Nel 1870 l'A., dopo aver comandato le divisioni territoriali di Piacenza e di Napoli, assunse il comando di una delle cinque divisioni (la 9ª), che, agli ordini del Cadorna, mossero alla liberazione di Roma. In base agli ordini ricevuti, svolse una vigorosa azione dimostrativa contro Porta San Giovanni e Porta San Sebastiano, mentre, com'è noto, l'azione principale si sviluppava fra Porta Pia e Porta Salaria. Fu questa l'ultima impresa guerresca dell'Angioletti. Nel 1873, a Napoli, si adoperò per domare il colera, scoppiato nell'autunno specialmente fra i soldati. Fu poi nominato membro e quindi presidente del Comitato delle armi di fanteria e cavalleria; sin dall'8 ottobre 1865 era stato nominato senatore. Collocato a riposo nel maggio '77, si ritirò in una sua villa a Sant'Anna presso Cascina, a una dozzina di chilometri da Pisa. Quivi morì il 29 genn. 1905.

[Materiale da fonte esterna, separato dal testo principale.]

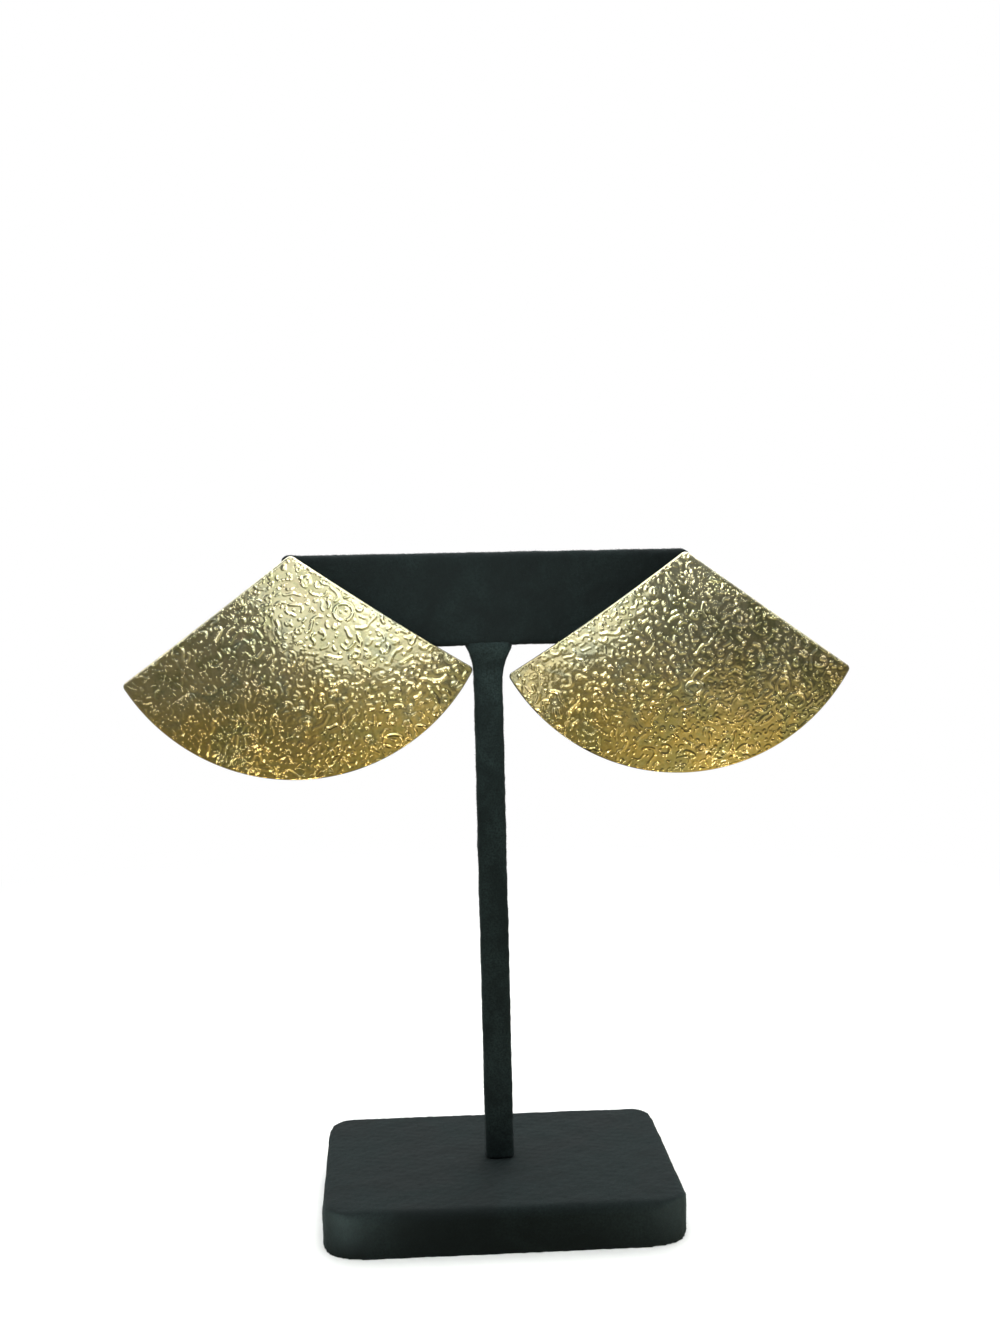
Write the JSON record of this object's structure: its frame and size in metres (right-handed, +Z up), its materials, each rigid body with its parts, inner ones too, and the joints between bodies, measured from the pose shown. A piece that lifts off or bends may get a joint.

Le memorie dell'A. furono pubblicate postume con il titolo: Alcune memorie della mia vita, Cascina 1904.
Fonti e Bibl.: Roma, Archivio del Museo Centrale del Risorgimento, Lettere di D. A. a E. Cosenz e a F. Sprozieri, buste 326, n. 33, e 503, n. 17/13; R. Cadorna, La liberazione di Roma nell'anno 1870, Torino 1898, pp. 178-180; A. Pollio, Custoza, Torino 1903, pp. 369-373; D. Guerrini, Come ci avviammo a Lissa, Torino 1907, pp. 255 s., 269, 306, 334, 438; L. Cadorna, Il generale Raffaele Cadorna nel Risorgimento italiano, Milano 1945, pp. 275 s., 308-313; M. Gabriele, La Politica navale italiana dall'unità alla battaglia di Lissa, Milano 1958, pp. 246-264; Diz. del Risorgimento naz., II, p. 76.